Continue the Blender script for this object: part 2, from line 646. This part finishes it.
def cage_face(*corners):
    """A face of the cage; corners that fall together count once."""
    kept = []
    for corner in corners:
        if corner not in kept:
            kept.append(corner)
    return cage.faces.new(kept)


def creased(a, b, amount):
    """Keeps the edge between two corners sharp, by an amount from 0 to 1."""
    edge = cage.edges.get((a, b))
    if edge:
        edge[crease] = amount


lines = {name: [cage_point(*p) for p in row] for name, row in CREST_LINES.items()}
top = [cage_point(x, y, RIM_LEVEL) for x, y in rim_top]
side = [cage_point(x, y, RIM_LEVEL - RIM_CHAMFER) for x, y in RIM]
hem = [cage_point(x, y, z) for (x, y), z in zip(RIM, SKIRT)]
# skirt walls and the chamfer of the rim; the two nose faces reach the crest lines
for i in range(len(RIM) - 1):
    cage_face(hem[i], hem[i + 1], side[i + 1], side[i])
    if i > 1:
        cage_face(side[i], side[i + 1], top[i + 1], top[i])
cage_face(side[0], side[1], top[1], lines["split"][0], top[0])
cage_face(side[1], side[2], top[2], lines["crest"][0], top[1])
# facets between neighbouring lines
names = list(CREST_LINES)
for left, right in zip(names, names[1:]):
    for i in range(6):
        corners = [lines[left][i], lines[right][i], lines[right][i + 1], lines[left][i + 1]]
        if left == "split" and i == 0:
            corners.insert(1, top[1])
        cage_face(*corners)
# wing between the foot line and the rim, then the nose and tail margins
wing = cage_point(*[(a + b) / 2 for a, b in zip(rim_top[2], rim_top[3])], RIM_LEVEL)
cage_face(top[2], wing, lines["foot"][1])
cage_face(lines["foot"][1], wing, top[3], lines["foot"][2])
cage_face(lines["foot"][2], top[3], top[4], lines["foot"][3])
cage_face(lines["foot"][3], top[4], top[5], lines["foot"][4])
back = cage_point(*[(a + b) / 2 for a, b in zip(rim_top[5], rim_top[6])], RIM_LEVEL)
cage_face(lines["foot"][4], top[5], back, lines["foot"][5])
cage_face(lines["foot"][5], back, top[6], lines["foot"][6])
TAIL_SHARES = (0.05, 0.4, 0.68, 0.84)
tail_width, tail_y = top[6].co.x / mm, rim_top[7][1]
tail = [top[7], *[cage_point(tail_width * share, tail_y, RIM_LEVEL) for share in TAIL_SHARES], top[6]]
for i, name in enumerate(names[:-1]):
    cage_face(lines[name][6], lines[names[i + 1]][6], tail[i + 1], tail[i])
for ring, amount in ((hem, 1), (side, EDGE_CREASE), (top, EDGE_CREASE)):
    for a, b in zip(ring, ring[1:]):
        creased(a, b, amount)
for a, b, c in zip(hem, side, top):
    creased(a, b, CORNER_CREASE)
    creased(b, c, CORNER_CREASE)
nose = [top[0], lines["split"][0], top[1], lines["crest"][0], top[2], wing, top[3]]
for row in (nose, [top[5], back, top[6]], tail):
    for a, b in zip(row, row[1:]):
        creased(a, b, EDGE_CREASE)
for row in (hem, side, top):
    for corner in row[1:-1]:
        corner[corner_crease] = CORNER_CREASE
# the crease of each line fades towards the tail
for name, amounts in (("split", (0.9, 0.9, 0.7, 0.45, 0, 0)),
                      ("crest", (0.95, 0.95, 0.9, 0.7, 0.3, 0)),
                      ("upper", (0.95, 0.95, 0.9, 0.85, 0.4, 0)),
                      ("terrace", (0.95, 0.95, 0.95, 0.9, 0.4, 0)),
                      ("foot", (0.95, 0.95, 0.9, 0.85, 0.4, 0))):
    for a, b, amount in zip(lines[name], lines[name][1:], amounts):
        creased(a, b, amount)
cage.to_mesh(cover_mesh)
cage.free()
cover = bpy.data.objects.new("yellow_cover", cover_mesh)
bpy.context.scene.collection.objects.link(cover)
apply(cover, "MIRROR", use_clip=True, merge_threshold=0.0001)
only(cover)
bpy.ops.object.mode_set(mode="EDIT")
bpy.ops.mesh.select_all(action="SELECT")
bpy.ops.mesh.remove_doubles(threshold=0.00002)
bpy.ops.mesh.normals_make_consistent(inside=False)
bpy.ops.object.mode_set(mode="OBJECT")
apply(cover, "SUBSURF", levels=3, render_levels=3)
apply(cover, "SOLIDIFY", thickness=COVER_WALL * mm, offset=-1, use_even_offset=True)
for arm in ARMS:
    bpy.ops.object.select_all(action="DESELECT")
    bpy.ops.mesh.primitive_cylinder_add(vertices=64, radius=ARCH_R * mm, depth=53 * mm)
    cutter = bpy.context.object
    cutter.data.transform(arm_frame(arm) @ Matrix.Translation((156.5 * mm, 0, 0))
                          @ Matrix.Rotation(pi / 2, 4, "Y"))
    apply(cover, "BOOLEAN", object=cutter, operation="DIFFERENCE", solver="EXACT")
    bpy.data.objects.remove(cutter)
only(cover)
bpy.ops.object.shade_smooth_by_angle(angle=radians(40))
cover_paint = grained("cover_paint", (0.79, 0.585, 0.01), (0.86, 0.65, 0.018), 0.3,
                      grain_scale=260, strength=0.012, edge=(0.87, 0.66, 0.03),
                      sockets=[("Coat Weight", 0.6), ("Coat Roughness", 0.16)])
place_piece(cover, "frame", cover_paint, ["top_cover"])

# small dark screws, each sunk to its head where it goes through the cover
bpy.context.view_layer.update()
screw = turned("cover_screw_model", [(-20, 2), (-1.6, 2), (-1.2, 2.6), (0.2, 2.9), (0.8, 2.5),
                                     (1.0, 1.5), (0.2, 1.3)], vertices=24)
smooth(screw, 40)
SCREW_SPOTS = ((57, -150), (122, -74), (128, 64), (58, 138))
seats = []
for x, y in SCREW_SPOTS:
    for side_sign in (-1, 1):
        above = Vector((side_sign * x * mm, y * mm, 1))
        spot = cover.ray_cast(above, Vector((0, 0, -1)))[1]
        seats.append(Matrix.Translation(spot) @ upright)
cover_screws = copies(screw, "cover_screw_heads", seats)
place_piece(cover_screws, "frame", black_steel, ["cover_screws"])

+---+

- Challenge:
Word for word, reproduce the listing above from its start up to and including the line that has "edge[crease] = amount". Give only those lines.

- Completed task:
Continue the Blender script for this object: part 2, from line 646. This part finishes it.
def cage_face(*corners):
    """A face of the cage; corners that fall together count once."""
    kept = []
    for corner in corners:
        if corner not in kept:
            kept.append(corner)
    return cage.faces.new(kept)


def creased(a, b, amount):
    """Keeps the edge between two corners sharp, by an amount from 0 to 1."""
    edge = cage.edges.get((a, b))
    if edge:
        edge[crease] = amount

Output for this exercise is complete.